Second, its actions have not been guided by clear, sensible principles, leading to persistent conflicts and policy reversals.
Third, the fiscal adjustment demanded from Greece and Portugal has been far softer than what Russia did in 1998 or the Baltic countries in 2009.
Fourth, although the EU and the IMF funds have been large, they have been insufficient and thus unconvincing, given the soft restructuring.
Fifth, without clear principles, nobody has been able to sell these programs to the public.
In short, the EU has made almost every mistake possible. It has done too little, too late, with too little funding and without clear principles. If you are doing everything wrong, you are likely to fail.
The fault also lies with the IMF. Since 2007, it has been directed by Dominique Strauss-Kahn, who in spring 2008 let one-quarter of the IMF professional staff go in the flawed conviction that no financial crisis would occur any time soon. Then, the IMF called on countries such as Spain to stimulate their economies by expanding their fiscal deficits. Ultimately, he bore the responsibility for the EU-IMF program for Greece of May 2010 being too soft to be financially sustainable, while the IMF risked greater financing than for any other IMF program.

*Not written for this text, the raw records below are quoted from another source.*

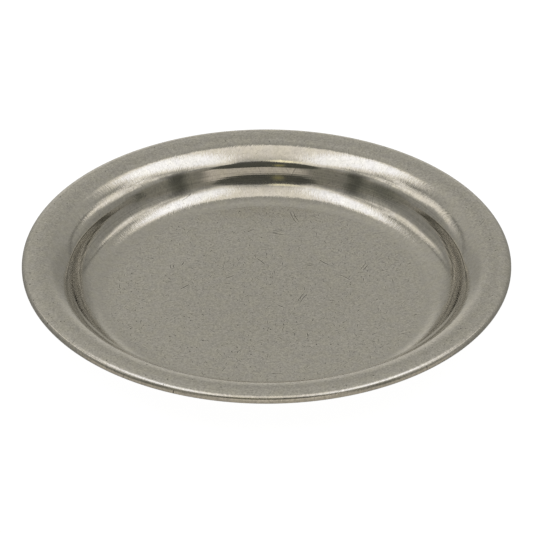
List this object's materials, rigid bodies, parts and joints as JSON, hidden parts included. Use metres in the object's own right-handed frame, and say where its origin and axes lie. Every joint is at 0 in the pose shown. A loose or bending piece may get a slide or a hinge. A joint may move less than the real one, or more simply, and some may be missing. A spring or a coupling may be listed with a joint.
{
  "type": "paten plate",
  "caption": "Shallow round communion plate in solid grey metal: a flat well, a steep wall and a broad rim that rolls into it and ends in a thick rounded edge.",
  "frame": {"origin": "centre of the flat base that the plate rests on", "axes": "+Z along the plate's axis, up out of the well; the plate is a figure of revolution, so +X and +Y are any two square directions in the base"},
  "size_m": [0.125, 0.125, 0.0137],
  "materials": {
    "metal": "satin grey metal like pewter, burnished on the roll and the inner corner, finely scratched on the floor of the well"
  },
  "bodies": {
    "root": {"dish": "metal"}
  },
  "joints": []
}
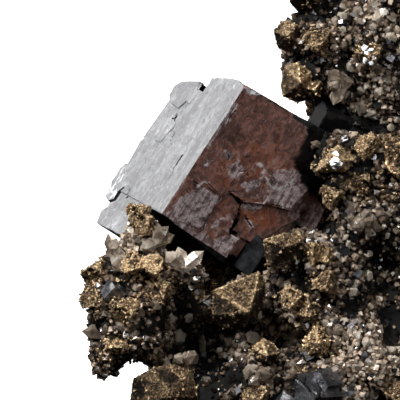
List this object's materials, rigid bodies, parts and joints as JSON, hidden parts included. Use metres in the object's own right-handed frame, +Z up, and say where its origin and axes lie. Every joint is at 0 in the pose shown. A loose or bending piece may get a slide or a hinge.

Amazingly, after this dubious IMF management, the euro-zone countries insist on sending another French politician, who has personally contributed to the euro mess, to run the IMF. No merits could be more discrediting, and no conflict of interest more evident. Why should Russia and other non-euro countries accept that?
Just imagine if a Russian had been heading the IMF in 1998 and poured money into Russia. Would that have been good for Russia or the IMF?
Anders Aslund is a senior fellow of the Peterson Institute for International Economics and co-author with Valdis Dombrovskis of the book “How Latvia Came Out of the Financial Crisis.”